Repeat the lines of the data that follow, please, starting at the first and stopping after the one with "self.tree.nodes.clear()".

——

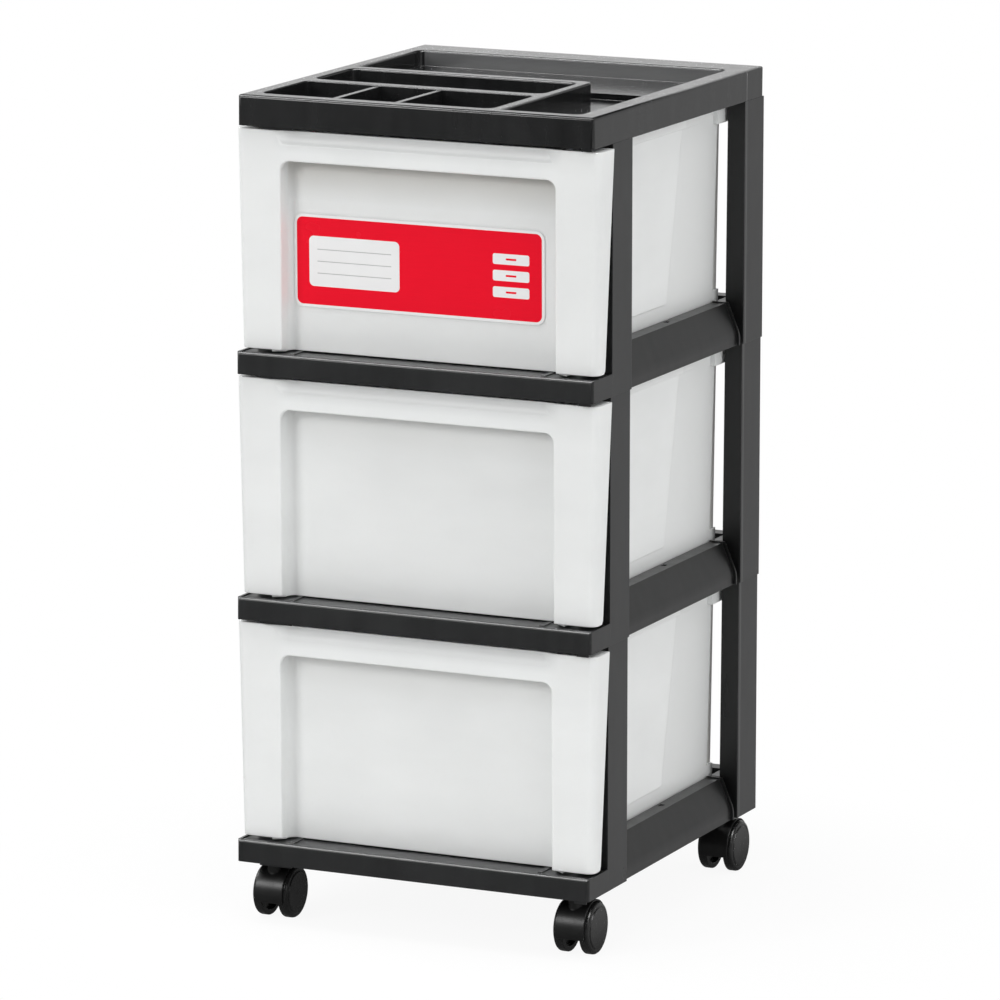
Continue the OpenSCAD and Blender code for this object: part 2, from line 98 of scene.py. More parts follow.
class Finish:  # a material or world whose nodes are being laid out
    def __init__(self, owner):
        owner.use_nodes = True
        self.tree = owner.node_tree
        self.tree.nodes.clear()

    def add(self, kind, settings=None, sockets=None, out=0):
        node = self.tree.nodes.new(kind)
        for key, given in (settings or {}).items():
            setattr(node, key, given)
        for key, given in (sockets or {}).items():
            link(self.tree, given, node.inputs[key])
        return Value(self.tree, node.outputs[out]) if node.outputs else node

    def place(self):  # x, y and z on the tower, in metres, and the point itself
        point = self.add("ShaderNodeTexCoord", out="Object")
        parts = self.tree.nodes.new("ShaderNodeSeparateXYZ")
        link(self.tree, point, parts.inputs[0])
        return [Value(self.tree, socket) for socket in parts.outputs] + [point]

    def noise(self, point, scale, detail=2.0, stretch=None):
        if stretch:
            point = self.add("ShaderNodeMapping", {}, {"Vector": point, "Scale": stretch})
        sockets = {"Vector": point, "Scale": scale, "Detail": detail, "Roughness": 0.55}
        return self.add("ShaderNodeTexNoise", {}, sockets)

    def spread(self, value, low, high, start=0.0, end=1.0):  # low..high onto start..end, clamped
        return self.add("ShaderNodeMapRange", {},
                        {"Value": value, "From Min": low, "From Max": high, "To Min": start, "To Max": end})

    def tint(self, factor, first, second):
        return self.add("ShaderNodeMix", {"data_type": "RGBA"}, {0: factor, 6: first, 7: second}, out=2)

    def box(self, x, z, middle, half, corner):  # distance outwards from a box with round corners
        across = (abs(x - middle[0]) - (half[0] - corner)).atLeast(0.0)
        upwards = (abs(z - middle[1]) - (half[1] - corner)).atLeast(0.0)
        return (across * across + upwards * upwards).root() - corner

    def bump(self, height, edge=0.0006):  # fine relief, on edges softened by a small radius
        soft = self.add("ShaderNodeBevel", {"samples": 5}, {"Radius": edge})
        return self.add("ShaderNodeBump", {}, {"Height": height, "Strength": 1.0, "Distance": 1.0, "Normal": soft})

    def surface(self, **sockets):
        names = {"colour": "Base Color", "rough": "Roughness", "metal": "Metallic", "normal": "Normal",
                 "specular": "Specular IOR Level", "coat": "Coat Weight", "coatRough": "Coat Roughness",
                 "under": "Subsurface Weight", "underScale": "Subsurface Scale", "underRadius": "Subsurface Radius"}
        shader = self.add("ShaderNodeBsdfPrincipled", {}, {names[key]: given for key, given in sockets.items()})
        self.add("ShaderNodeOutputMaterial", {}, {"Surface": shader})


def grey(level, cool=0.0):
    return (level * (1 - cool), level, level * (1 + cool), 1.0)


def milk(level):  # a white with a trace of green
    return (0.984 * level, level, 0.994 * level, 1.0)


# materials

# places are in metres: depth from the frames' lip, side from the middle
satin = {"base": 0.0105, "worn": 0.02, "cool": 0.03, "cloudScale": 14.0, "streakScale": (90.0, 90.0, 6.0),
         "streakShare": 0.6, "shade": (0.5, 1.1), "dustScale": 2600.0, "dustSpread": (0.74, 0.80), "dust": 0.06,
         "dustLevel": 0.3, "grainScale": 1300.0, "grainDepth": 0.000016, "waveScale": 38.0, "waveDepth": 0.00018,
         "streakDepth": 0.00001, "cloudRough": 0.10, "streakRough": 0.12, "dustRough": 0.08,
         "hiddenSide": (0.1520, 0.1512), "hiddenDepth": (0.02, 0.03), "hiddenLevel": 0.002,
         "wallFront": (0.3080, 0.3084), "wallBack": (0.3104, 0.3094), "wallTop": (0.6668, 0.6660),
         "wallFade": (0.650, 0.668), "wallShade": (0.6, 1.0), "paintedWallLevel": 0.115, "wallCool": 0.01}


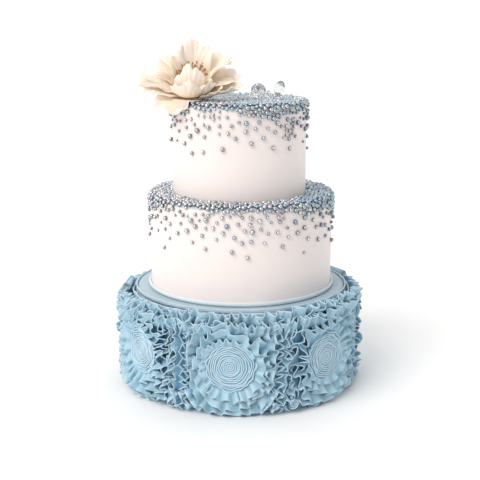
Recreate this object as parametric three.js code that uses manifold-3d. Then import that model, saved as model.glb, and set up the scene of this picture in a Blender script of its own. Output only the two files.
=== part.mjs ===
// A three-tier wedding cake: a blue bottom tier wrapped in fondant ruffles that are wound into rosettes,
// two blush-white tiers with sugar pearls falling from their rims, a sugar peony and two clear sugar gems.
// Millimetres, +Z up. The origin is the centre of the flat base, and the front of the cake faces -Y.
import * as THREE from "three";
import { mergeVertices } from "three/addons/utils/BufferGeometryUtils.js";
import Module from "manifold-3d";

const wasm = await Module();
wasm.setup();

// ---------- Driving dimensions ----------
const CLEARANCE = 0.3; // left between pieces that touch
const BOTTOM = { radius: 118, height: 108, shoulder: 7, segments: 44 };
const MIDDLE = { radius: 100.5, height: 102.4, shoulder: 4, segments: 44, offset: 0 };
const TOP = { radius: 73, height: 99.4, shoulder: 4, segments: 38, offset: -1.8 };

const ROPE = { thickness: 2.7, height: 4.8, segments: 44 }; // round the foot of the middle tier
// Two fondant strips stand round the bottom tier's rounded edge. Their upper edges are highest at the
// front. The foot gives the heights of the inner and the outer side.
const EDGE_STRIP = {
  radius: 116.2,
  thickness: 1.2,
  foot: [105.7, 104.9],
  top: 108.9,
  highFront: 0.8,
  flare: 0.3,
  wave: 0.3,
};
const COLLAR = {
  radius: 118.7,
  thickness: 1.5,
  foot: [92, 92],
  top: 103.6,
  highFront: 3.6,
  flare: 1.6,
  wave: 0.8,
};

const ROSETTES = 7;
const FRONT_ROSETTES = [-54.3, -4.9, 42.8]; // degrees from the front, to the right
const ROSETTE = {
  radius: 47, // of the outer frill
  tallness: 1.09, // height of the outer frill over its width
  coil: 28, // radius of the wound centre
  centreHeight: 53.5,
  coilDepth: 14.5, // how far the wound centre stands out of the tier
  coilPitch: 11,
  coilRelief: 1.1,
  pleatHigh: 18.2,
  pleatLow: 11,
  rimDepth: 11,
  sectors: 18,
};
// The frill between two rosettes.
const BAND = { low: 1.5, high: 99.6, depth: 12.5, relief: 4.6, rows: 11, columns: 4, margin: 1.1 };

// Rolled ends of the strips: two lie along the rim, and two buds face outwards at the foot.
const QUILL = {
  radius: 4.2,
  bore: 1.7,
  boreDepth: 5,
  length: 34,
  reach: 126.6,
  height: 104.7,
  azimuths: [-93, 117],
};
const BUD = {
  radius: 5.3,
  depth: 12,
  reach: 137,
  height: 11.4,
  azimuths: [23.6, 15.2],
  scales: [1, 0.7],
};

const PEARL = { radius: 2.3, sunk: 0.35, perTier: 24, deepest: 47, spread: 1.7 };
const CRUST = { thickness: 2.1, drop: 8, uneven: 1.4 }; // the close layer of pearls over a tier's top edge

const FLOWER = { at: [-53, -9, 318], lean: 30, petalThickness: 1.2, stemRadius: 6 };
const GEM = { radius: 8.6, crown: 4.2, table: 5.4, pavilion: 8.6, facets: 8 };

const BOTTOM_TOP = BOTTOM.height;
const MIDDLE_FOOT = BOTTOM_TOP + CLEARANCE;
const MIDDLE_TOP = MIDDLE_FOOT + MIDDLE.height;
const TOP_FOOT = MIDDLE_TOP + CLEARANCE;
const CAKE_TOP = TOP_FOOT + TOP.height;

// ---------- Materials ----------
const material = (color, roughness, options = {}) =>
  new THREE.MeshStandardMaterial({ color, roughness, metalness: 0, ...options });
const BLUE_FONDANT = material(0xa9cbdc, 0.6);
const PALE_BLUE_FONDANT = material(0xc3d2db, 0.55);
const BLUSH_FONDANT = material(0xf3ebe6, 0.55);
const IVORY_PASTE = material(0xfbe9d3, 0.6);
const STAMEN_GOLD = material(0xc9a266, 0.7);
const CLEAR_SUGAR = material(0xeef0f2, 0.05, { transparent: true, opacity: 0.4 });

// ---------- Solids ----------
const radians = THREE.MathUtils.degToRad;
const GOLDEN_ANGLE = Math.PI * (3 - Math.sqrt(5));

// A closed geometry as a manifold-3d solid.
function solidOf(geometry) {
  const bare = geometry.index ? geometry.toNonIndexed() : geometry.clone();
  const positions = new THREE.BufferGeometry().setAttribute("position", bare.getAttribute("position"));
  const merged = mergeVertices(positions, 1e-3);
  return new wasm.Manifold(
    new wasm.Mesh({
      numProp: 3,
      vertProperties: new Float32Array(merged.attributes.position.array),
      triVerts: new Uint32Array(merged.index.array),
    }),
  );
}

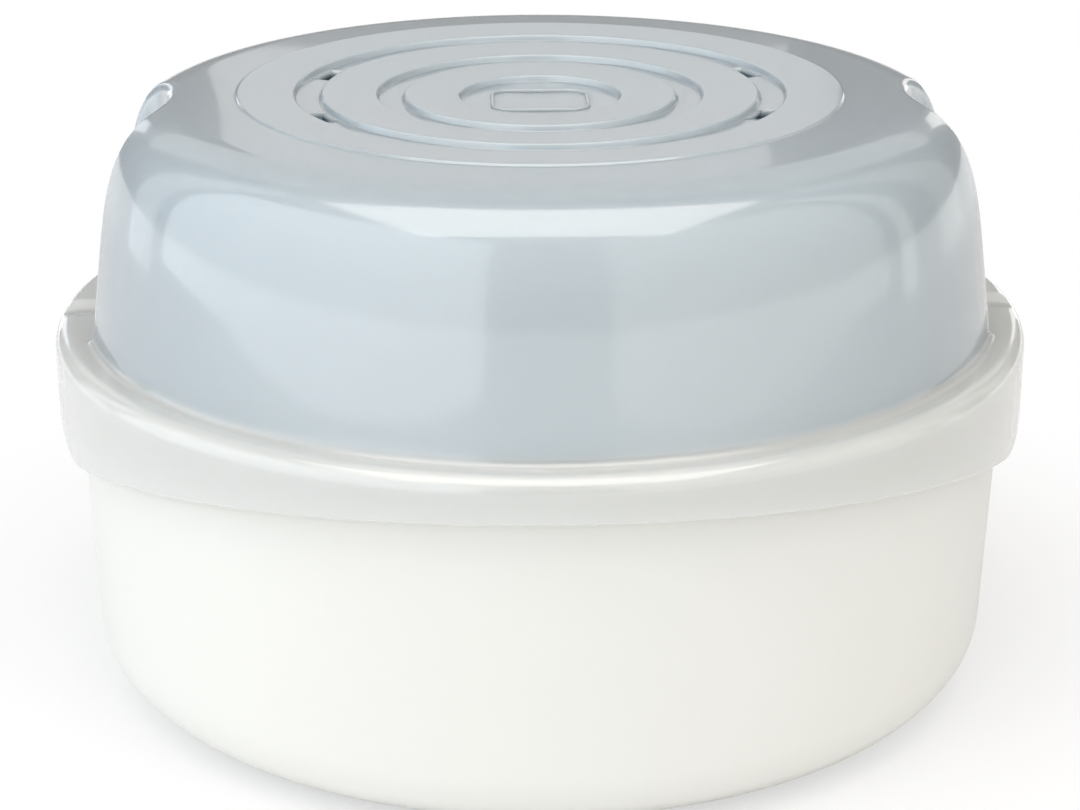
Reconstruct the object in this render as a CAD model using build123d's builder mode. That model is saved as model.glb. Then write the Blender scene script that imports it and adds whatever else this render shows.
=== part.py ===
from build123d import *
import os
from math import hypot, radians, tan

os.makedirs("parts", exist_ok=True)

# Sizes are in millimetres and angles in degrees.
# The origin is the centre of the face that the bowl stands on, +Z is up,
# and the lid's two grip recesses lie on the X axis.

# Clearances
seat_gap = 0.2  # between a piece and the flat face it rests on
slip_gap = 0.3  # round a piece that lifts out of another
locating_gap = 0.7  # between the bowl's rim and the rib that centres the lid
pin_gap = 0.06  # round the pin that the tongs turn on
cut_margin = 5.0  # how far a cutting shape runs past what it cuts

# Bowl
bowl_radius = 138.0
bowl_taper = 0.04
bowl_wall = 2.8
rim_height = 105.7
lip_depth = 5.0
lip_width = 1.9
lip_round = 1.4
foot_inset = 29.0
foot_width = 10.0
foot_height = 1.6
foot_bevel = 1.5
corner_height = 20.0
corner_fullness = 0.6

# Lid dome
lid_wall = 2.4
dome_rise = 66.7
wall_rise = 28.0
wall_taper = 0.128
shoulder_low_pull = 24.4
shoulder_width = 29.4
shoulder_pull = 18.5
shoulder_slope = 0.045

# Raised rings on the lid's top
dish_slope = 0.0375
ring_step = 1.8
rim_step = 0.6
step_draft = 0.25
step_round = 0.6
outer_ring = (71.2, 87.9)
middle_ring = (47.2, 63.7)
inner_ring = (23.3, 39.7)

# Steam vents in the outer groove
vent_length = 11.8
vent_width = 3.8
vent_angle = 22.5
vent_corner = 1.0

# Lid flange and skirt
flange_thickness = 2.6
skirt_overhang = 5.3
flange_width = 9.9
skirt_wall = 2.4
skirt_round = 4.5
skirt_inner_round = 2.2
skirt_front_depth = 12.1
skirt_dip_depth = 30.4
skirt_dip_offset = 50.0
skirt_arch_depth = 21.5
skirt_arch_offset = 22.0
skirt_edge_round = 30.0
locating_rib_depth = 4.0
locating_rib_wall = 2.2

# Grip recesses in the lid's sides
recess_standoff = 2.7
recess_low_radius = 34.5
recess_draft = 3.2
recess_round = 3.5
recess_foot_round = 2.0
notch_width = 17.0
notch_depth = 1.5
notch_inset = 7.0

# Bottle rack
rack_height = 26.0
rack_thickness = 2.4
rack_gap = 6.2
rack_rim_height = 9.0
rack_rim_wall = 2.4
leg_count = 4
leg_radius = 6.0
leg_inset = 26.0
leg_draft = 1.5
seat_count = 4
seat_ring_radius = 78.0
seat_span = 46.0
seat_height = 14.0
seat_rib = 3.0
seat_angle = 45.0
steam_hole_radius = 4.5
steam_hole_count = 8
steam_ring_radius = 17.0
edge_hole_count = 32
edge_hole_radius = 3.5
edge_hole_inset = 9.0
hub_hole_count = 12
hub_ring_radius = 32.0
socket_wall = 3.0
socket_height = 12.0

# Centre post
post_radius = 10.0
post_top_radius = 7.0
post_shoulder_height = 116.0
post_height = 152.0
post_wall = 2.2
post_round = 3.0

# Basket for teats and rings
basket_radius = 36.0
basket_depth = 20.0
basket_wall = 2.0
basket_draft = 3.0
basket_round = 3.0
basket_hub_wall = 2.2
basket_lip_radius = 39.5
basket_lip_width = 3.5
basket_hole_radius = 3.0
basket_hole_count = 12
basket_hole_ring_radius = 23.0

# Tongs, lying across the basket's rim
tongs_length = 150.0
tongs_offset = 22.0
tongs_thickness = 8.0
tongs_pivot_x = -70.0
arm_width = 6.5
arm_tip_width = 9.0
arm_tip_length = 24.0
arm_gap = 1.2
eye_radius = 7.0
eye_clearance = 2.0
arm_tip_round = 3.5
pin_radius = 2.5
pin_head_radius = 4.2
pin_head_height = 1.2

# Heights and radii that follow from the sizes above
corner_radius = bowl_radius - bowl_taper * (rim_height - lip_depth - corner_height)
foot_outer_radius = bowl_radius - foot_inset
foot_inner_radius = foot_outer_radius - foot_width
floor_height = foot_height + bowl_wall
flange_base = rim_height + seat_gap
flange_height = flange_base + flange_thickness
lid_height = flange_height + dome_rise
shoulder_low = flange_height + wall_rise
skirt_radius = bowl_radius + skirt_overhang
wall_foot_radius = skirt_radius - flange_width
shoulder_radius = wall_foot_radius - shoulder_width
dish_height = lid_height - dish_slope * outer_ring[1]
skirt_front_height = flange_height - skirt_front_depth
skirt_dip_height = flange_height - skirt_dip_depth
skirt_arch_height = flange_height - skirt_arch_depth
recess_offset = skirt_radius + recess_standoff
raised_rings = (inner_ring, middle_ring, outer_ring)
rack_top = rack_height + rack_thickness
basket_base = post_shoulder_height + seat_gap
basket_hub_radius = post_top_radius + slip_gap
basket_rim = basket_base + basket_depth
tongs_base = basket_rim + seat_gap
groove_radius = (middle_ring[1] + outer_ring[0]) / 2
notch_radius = (notch_width**2 / 4 + notch_depth**2) / (2 * notch_depth)
notch_start_radius = recess_offset - recess_low_radius + notch_inset
notch_run = skirt_radius - notch_start_radius
reach = skirt_radius + cut_margin
skirt_slope = (skirt_front_height - skirt_dip_height) / (skirt_radius - skirt_dip_offset)
reach_height = skirt_front_height + skirt_slope * cut_margin
eye_height = (tongs_thickness - slip_gap) / 2


def wall_radius(height):
    """The radius of the lid's outer wall at a height."""
    return wall_foot_radius - wall_taper * (height - flange_height)


def bowl_inner_radius(height):
    """The radius of the bowl's inner wall at a height."""
    return corner_radius + bowl_taper * (height - corner_height) - bowl_wall


def top_height(radius):
    """The height of the raised rings, which dish gently towards the centre."""
    return dish_height + dish_slope * radius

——

▶ **In response**
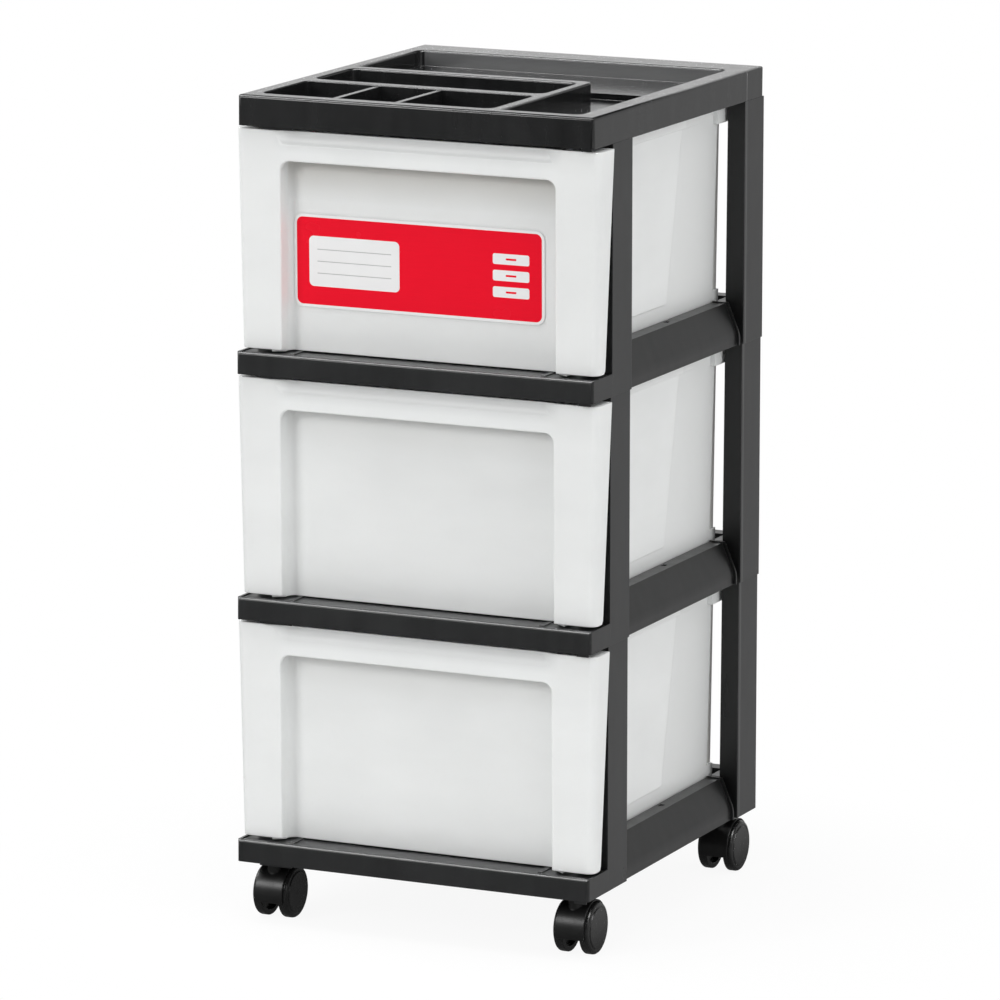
Continue the OpenSCAD and Blender code for this object: part 2, from line 98 of scene.py. More parts follow.
class Finish:  # a material or world whose nodes are being laid out
    def __init__(self, owner):
        owner.use_nodes = True
        self.tree = owner.node_tree
        self.tree.nodes.clear()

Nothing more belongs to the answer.